I am new to Tivo, just got a Bolt. Love it. But would like to shorten the 5-second banner duration. Found a tip to do this for the Roamio DVR's but it did not work (Sel - Play - Sel - Pause - Sel).

Any solutions? Thanks.


----------



## mpinegar (Sep 15, 2015)

While playing a recorded program,hit the info button,then Select Play select pause select. That should do it.


----------



## meckel (Oct 25, 2007)

prepgd said:


> I am new to Tivo, just got a Bolt. Love it. But would like to shorten the 5-second banner duration. Found a tip to do this for the Roamio DVR's but it did not work (Sel - Play - Sel - Pause - Sel).
> 
> Any solutions? Thanks.


Hit the clear button on the TiVo remote when the info/channel bar is displayed and it will go away or the left arrow.

Sent from my iPhone using Tapatalk


----------



## prepgd (Jan 13, 2016)

mpinegar,

Thanks for the tip, but it doesn't seem to work on Bolt. The first 3 steps actually turn on the Quick Mode which speeds up play by 30%.

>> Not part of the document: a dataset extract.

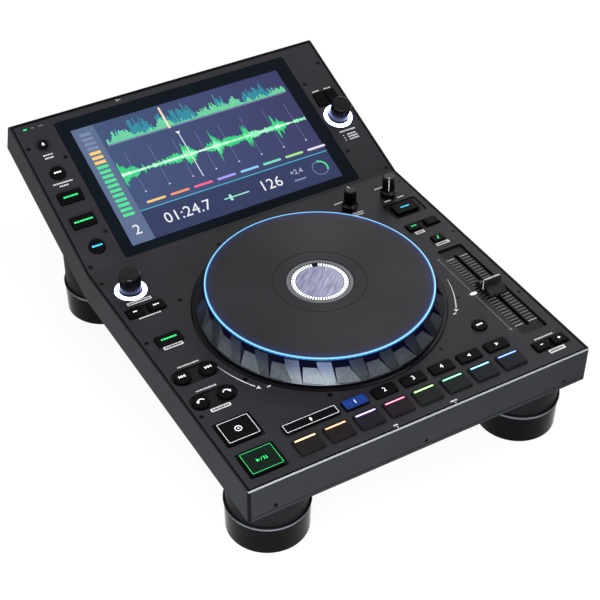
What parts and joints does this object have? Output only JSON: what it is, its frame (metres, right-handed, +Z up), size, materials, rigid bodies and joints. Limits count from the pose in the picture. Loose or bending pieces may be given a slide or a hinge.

Your suggestion was the old trick that worked on older Tivo's.

By the way, I know how to get rid of the banner...I just want a setting (like my cable DVR had) to shorten the banner duration. 5 seconds is just way too long.

Hopefully there is a new trick that will work.


----------



## moyekj (Jan 24, 2006)

SPSPS is for quick removal of the play bar when trick functions are used (and also makes "pause ads" disappear quickly). It doesn't affect the channel banner display time.
(And yes despite many claims that entering SPSPS doesn't work it DOES work as I use it on every TiVo I own and is one of the most important backdoor settings to me).


----------



## GoodSpike (Dec 17, 2001)

prepgd said:


> mpinegar,
> 
> Thanks for the tip, but it doesn't seem to work on Bolt. The first 3 steps actually turn on the Quick Mode which speeds up play by 30%..


This is a problem with all the secret codes of Tivo and the devices with Quick Mode. I've found you have to try them several times to get them to work, but others have suggested being at the end of something you are recording live so that it won't go into quick mode.


----------



## TonyD79 (Jan 4, 2002)

That trick worked. Be at the end of a live recording.


----------